The Genetic Code

The cellular process of transcription generates messenger RNA (mRNA), a mobile molecular copy of one or more genes with an alphabet of A, C, G, and uracil (U). Translation of the mRNA template on ribosomes converts nucleotide-based genetic information into a protein product. That is the central dogma of DNA-protein synthesis. Protein sequences consist of 20 commonly occurring amino acids; therefore, it can be said that the protein alphabet consists of 20 “letters” (Figure). Different amino acids have different chemistries (such as acidic versus basic, or polar and nonpolar) and different structural constraints. Variation in amino acid sequence is responsible for the enormous variation in protein structure and function.

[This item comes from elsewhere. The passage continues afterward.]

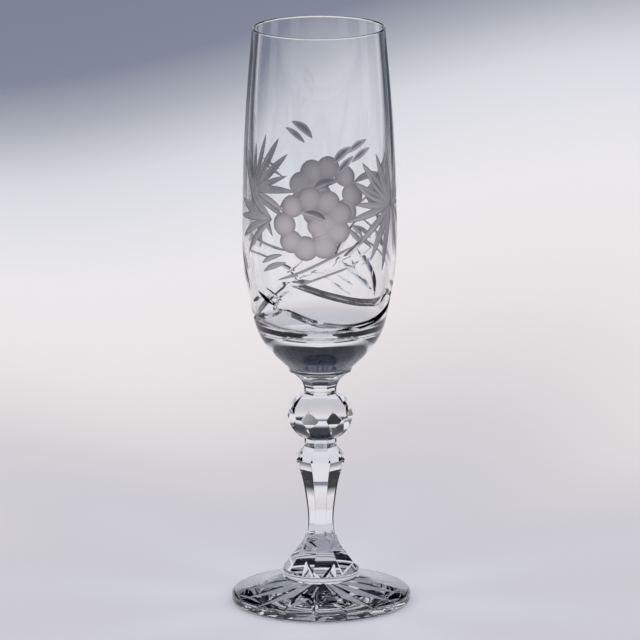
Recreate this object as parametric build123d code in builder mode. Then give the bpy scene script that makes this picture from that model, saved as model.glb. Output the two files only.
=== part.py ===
"""Cut-crystal champagne flute: a blown bowl on a stack of solid cut pieces and a star-cut foot.

The glass stands on the plane z = 0 with its axis along +Z. Each piece is one gather of glass, and
the pieces are joined hot, face to face, at flat joints across the axis. The collar, knop, stem and
bell are cut with eight panels, and one panel of each of the upper three faces -Y.
"""

import os
from math import cos, radians, sin

from build123d import *

# Heights of the joints between the pieces, from the table up
foot_top = 9.6
bell_top = 24.7
stem_top = 60.3
knop_top = 80.3
collar_top = 88.9
flute_height = 215.0

# Foot, with its star: each ray is a V groove that grows deeper and wider towards the axis
foot_radius = 33.0
foot_edge_height = 3.7
foot_edge_round = 1.2
foot_seat_radius = 14.3
foot_shoulder = (24.0, 5.4)
star_rays = 16
star_radius = 31.4
star_depth = 3.0
star_flank_slope = 0.55
star_turn = -95.0

# Bell, whose panels are turned a little from those of the stem
bell_turn = 10.0
bell_rim_radius = 13.9
bell_rim_top = 11.9
bell_rim_round = 0.8
bell_panel_foot = (13.3, bell_rim_top)
bell_break = (8.3, 19.2)
bell_waist = (6.2, 22.4)
bell_neck = 5.4

# Stem: distance of the panels from the axis, up the long flank, over the shoulder and to the neck
panels = 8
stem_foot = 5.4
stem_flank = [(4.65, 30.3), (5.2, 37.9), (6.4, 45.5)]
stem_shoulder = (8.9, 54.1)
stem_neck = (5.8, 58.9)
neck = 5.85

# Knop
knop_lower_neck = 61.9
knop_lower_mid = (10.4, 66.5)
knop_widest = (12.0, 70.7)
knop_upper_mid = (10.5, 74.3)
knop_upper_neck = 78.8
diamond_distance = 11.65
diamond_turn = 5.0

# Collar
collar_flare = [(6.25, 82.6), (7.6, 84.9)]
collar_panel_top = (11.3, 87.6)
collar_lip_radius = 11.8
collar_lip_round = 0.35

# Bowl, as (radius, height) from its base up to the rim
bowl_base_radius = 11.9
bowl_outer = [(18.2, 95.1), (22.8, 102.3), (25.5, 113.4), (27.5, 124.8), (28.2, 142.0), (27.15, 177.0)]
bowl_floor = 101.8
bowl_inner = [
    (13.0, 102.5), (18.1, 103.5), (22.1, 106.2), (23.5, 111.5), (25.8, 124.8), (26.65, 142.0),
    (26.05, 177.0),
]
rim_radius = 24.3
rim_thickness = 0.95
rim_round_height = 0.5

panel_angle = 360 / panels
reach = foot_radius


def upright_plane(turn):
    """A plane that holds the axis, with its own x axis turned this many degrees from +X."""
    across = (cos(radians(turn)), sin(radians(turn)), 0)
    outward = (sin(radians(turn)), -cos(radians(turn)), 0)
    return Plane(origin=(0, 0, 0), x_dir=across, z_dir=outward)


def panel_planes(turn=0.0):
    """One upright plane for each pair of opposite panels."""
    return [upright_plane(turn + panel_angle * pair) for pair in range(panels // 2)]


def side_view(edges, plane):
    """The outline of a piece seen from the side, closed down the axis and mirrored over it."""
    with BuildSketch(plane) as view:
        with BuildLine():
            flank = edges()
            add(flank)
            Polyline(flank @ 1, (0, (flank @ 1).Y), (0, (flank @ 0).Y), flank @ 0)
        make_face()
        mirror(about=Plane.YZ)
    return view.sketch


def bell_edges():
    """The bell's flank, from its rim up to the neck."""
    with BuildLine() as flank:
        Polyline((reach, foot_top), (reach, bell_rim_top), bell_panel_foot, bell_break)
        ThreePointArc(bell_break, bell_waist, (bell_neck, bell_top))
    return flank.wires()[0]


def stem_edges():
    """The stem's flank: long and hollow, then a short shoulder up to the neck."""
    with BuildLine() as flank:
        Spline((stem_foot, bell_top), *stem_flank, stem_shoulder)
        Polyline(stem_shoulder, stem_neck, (neck, stem_top))
    return flank.wires()[0]


def knop_edges():
    """The knop's flank, between its two necks."""
    with BuildLine() as flank:
        Line((neck, stem_top), (neck, knop_lower_neck))
        ThreePointArc((neck, knop_lower_neck), knop_lower_mid, knop_widest)
        ThreePointArc(knop_widest, knop_upper_mid, (neck, knop_upper_neck))
        Line((neck, knop_upper_neck), (neck, knop_top))
    return flank.wires()[0]


def collar_edges():
    """The collar's flank, which flares up from the neck and runs out under the lip."""
    with BuildLine() as flank:
        Spline((neck, knop_top), *collar_flare, collar_panel_top)
        Polyline(collar_panel_top, (reach, collar_panel_top[1]), (reach, collar_top))
    return flank.wires()[0]


# Foot: a low cone with a flat seat for the bell, and a star cut into its underside
with BuildPart() as foot:
    with BuildSketch(Plane.XZ) as foot_section:
        with BuildLine():
            Polyline((0, foot_top), (0, 0), (foot_radius, 0), (foot_radius, foot_edge_height))
            Spline((foot_radius, foot_edge_height), foot_shoulder, (foot_seat_radius, foot_top))
            Line((foot_seat_radius, foot_top), (0, foot_top))
        make_face()
    revolve(axis=Axis.Z)
    fillet(foot.edges().filter_by(GeomType.CIRCLE).group_by(SortBy.RADIUS)[-1], radius=foot_edge_round)
    ray_half_width = star_depth / star_flank_slope
    with BuildSketch(Plane.YZ) as ray_section:
        Polygon((-ray_half_width, 0), (0, star_depth), (ray_half_width, 0), align=None)
    with BuildSketch(Plane.YZ.offset(star_radius)) as ray_tip:
        Polygon((-ray_half_width, -star_depth), (0, 0), (ray_half_width, -star_depth), align=None)
    ray = loft([ray_section.sketch, ray_tip.sketch], ruled=True, mode=Mode.PRIVATE)
    with PolarLocations(0, star_rays, start_angle=star_turn):
        add(ray, mode=Mode.SUBTRACT)
foot.part.label = "foot"

# Bell: a round rim on the foot, with eight panels in two tiers above it
with BuildPart() as bell:
    with BuildSketch(Plane.XY.offset(foot_top)):
        Circle(bell_rim_radius)
    extrude(amount=bell_top - foot_top)
    for plane in panel_planes(bell_turn):
        extrude(side_view(bell_edges, plane), amount=reach, both=True, mode=Mode.INTERSECT)
    fillet(bell.edges().filter_by(GeomType.CIRCLE).sort_by(Axis.Z)[0], radius=bell_rim_round)
bell.part.label = "bell"

# Stem: an eight-sided baluster
with BuildPart() as stem:
    with BuildSketch(Plane.XY.offset(bell_top)):
        Circle(reach)
    extrude(amount=stem_top - bell_top)
    for plane in panel_planes():
        extrude(side_view(stem_edges, plane), amount=reach, both=True, mode=Mode.INTERSECT)
stem.part.label = "stem"

# Knop: an eight-sided ball, with a diamond cut where each two panels meet
with BuildPart() as knop:
    with BuildSketch(Plane.XY.offset(stem_top)):
        Circle(reach)
    extrude(amount=knop_top - stem_top)
    for plane in panel_planes():
        extrude(side_view(knop_edges, plane), amount=reach, both=True, mode=Mode.INTERSECT)
    with BuildSketch(Plane.XY.offset(stem_top)):
        RegularPolygon(diamond_distance, panels, major_radius=False, rotation=diamond_turn)
    extrude(amount=knop_top - stem_top, mode=Mode.INTERSECT)
knop.part.label = "knop"

# Collar: eight panels that flare up to a round lip under the bowl
with BuildPart() as collar:
    with BuildSketch(Plane.XY.offset(knop_top)):
        Circle(collar_lip_radius)
    extrude(amount=collar_top - knop_top)
    for plane in panel_planes():
        extrude(side_view(collar_edges, plane), amount=reach, both=True, mode=Mode.INTERSECT)
    fillet(collar.edges().filter_by(GeomType.CIRCLE).sort_by(Axis.Z)[-1], radius=collar_lip_round)
collar.part.label = "collar"

# Bowl: blown glass, thin at the fire-polished rim and solid at the base
with BuildPart() as bowl:
    with BuildSketch(Plane.XZ) as bowl_section:
        rim_shoulder = flute_height - rim_round_height
        rim_inner = rim_radius - rim_thickness
        rim_crown = (rim_radius - rim_thickness / 2, flute_height)
        with BuildLine():
            Polyline((0, bowl_floor), (0, collar_top), (bowl_base_radius, collar_top))
            Spline((bowl_base_radius, collar_top), *bowl_outer, (rim_radius, rim_shoulder))
            ThreePointArc((rim_radius, rim_shoulder), rim_crown, (rim_inner, rim_shoulder))
            Spline(
                (rim_inner, rim_shoulder),
                *reversed(bowl_inner),
                (0, bowl_floor),
                tangents=[(-0.06, -1), (-1, 0)],
            )
        make_face()
    revolve(axis=Axis.Z)
bowl.part.label = "bowl"

os.makedirs("parts", exist_ok=True)
for piece in (foot, bell, stem, knop, collar, bowl):
    export_step(piece.part, f"parts/{piece.part.label}.step")
    print(piece.part.label, round(piece.part.volume / 1000, 2), "cm3")
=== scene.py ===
"""Cut-crystal champagne flute: an engraved bowl on a panel-cut stem and a star-cut foot."""

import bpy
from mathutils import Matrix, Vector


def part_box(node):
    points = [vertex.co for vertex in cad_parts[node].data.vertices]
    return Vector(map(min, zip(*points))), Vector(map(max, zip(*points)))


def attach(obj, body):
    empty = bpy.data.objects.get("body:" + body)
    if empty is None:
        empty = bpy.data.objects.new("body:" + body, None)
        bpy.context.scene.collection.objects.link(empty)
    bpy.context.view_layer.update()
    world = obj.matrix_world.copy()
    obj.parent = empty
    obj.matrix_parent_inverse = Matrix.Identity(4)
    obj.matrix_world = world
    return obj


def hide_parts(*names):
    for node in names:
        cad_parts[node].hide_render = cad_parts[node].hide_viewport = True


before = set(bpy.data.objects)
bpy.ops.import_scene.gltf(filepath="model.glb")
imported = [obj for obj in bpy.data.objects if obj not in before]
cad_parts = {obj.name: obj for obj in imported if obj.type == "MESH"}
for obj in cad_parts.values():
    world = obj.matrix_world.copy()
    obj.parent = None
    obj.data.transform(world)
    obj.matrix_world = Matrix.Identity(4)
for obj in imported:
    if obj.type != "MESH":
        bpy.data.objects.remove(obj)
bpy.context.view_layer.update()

from copy import copy
from math import cos, hypot, pi, radians, sin, sqrt

import bmesh
import bpy
import numpy as np
from mathutils import Matrix, Vector
from mathutils.geometry import delaunay_2d_cdt

bl_info = {
    "name": "Cut-crystal champagne flute",
    "version": (1, 0, 0),
    "blender": (4, 5, 0),
    "location": "3D View > Sidebar > Flute",
    "description": "Builds a champagne flute with an engraved bowl, cut stem and star-cut foot",
    "category": "Object",
}

MM = 0.001

# ---------------------------------------------------------------------------------------------
# Helpers
# ---------------------------------------------------------------------------------------------


def linear(hex_colour):
    """An sRGB hex colour as linear red, green, blue and an alpha of 1."""
    channels = [int(hex_colour[i : i + 2], 16) / 255 for i in (1, 3, 5)]
    return [c / 12.92 if c <= 0.04045 else ((c + 0.055) / 1.055) ** 2.4 for c in channels] + [1.0]


def add_node(tree, kind, values=None, links=None, **settings):
    """A new node in a tree, with its settings, its sockets' values and what feeds them."""
    made = tree.nodes.new(kind)
    for key, value in settings.items():
        setattr(made, key, value)
    for socket, value in (values or {}).items():
        made.inputs[socket].default_value = value
    for socket, source in (links or {}).items():
        tree.links.new(source, made.inputs[socket])
    return made


def new_material(name):
    """A node material with this name and its tree, which starts empty."""
    material = bpy.data.materials.get(name) or bpy.data.materials.new(name)
    material.use_nodes = True
    material.node_tree.nodes.clear()
    return material, material.node_tree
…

Structures of the twenty amino acids are given. Six amino acids—glycine, alanine, valine, leucine, methionine, and isoleucine—are non-polar and aliphatic, meaning they do not have a ring. Six amino acids—serine, threonine, cysteine, proline, asparagine, and glutamate—are polar but uncharged. Three amino acids—lysine, arginine, and histidine—are positively charged. Two amino acids, glutamate and aspartate, are negatively charged. Three amino acids—phenylalanine, tyrosine, and tryptophan—are nonpolar and aromatic.
Structures of the 20 amino acids found in proteins are shown. Each amino acid is composed of an amino group ( N H 3 + ), a carboxyl group (COO-), and a side chain (blue). The side chain may be nonpolar, polar, or charged, as well as large or small. It is the variety of amino acid side chains that gives rise to the incredible variation of protein structure and function.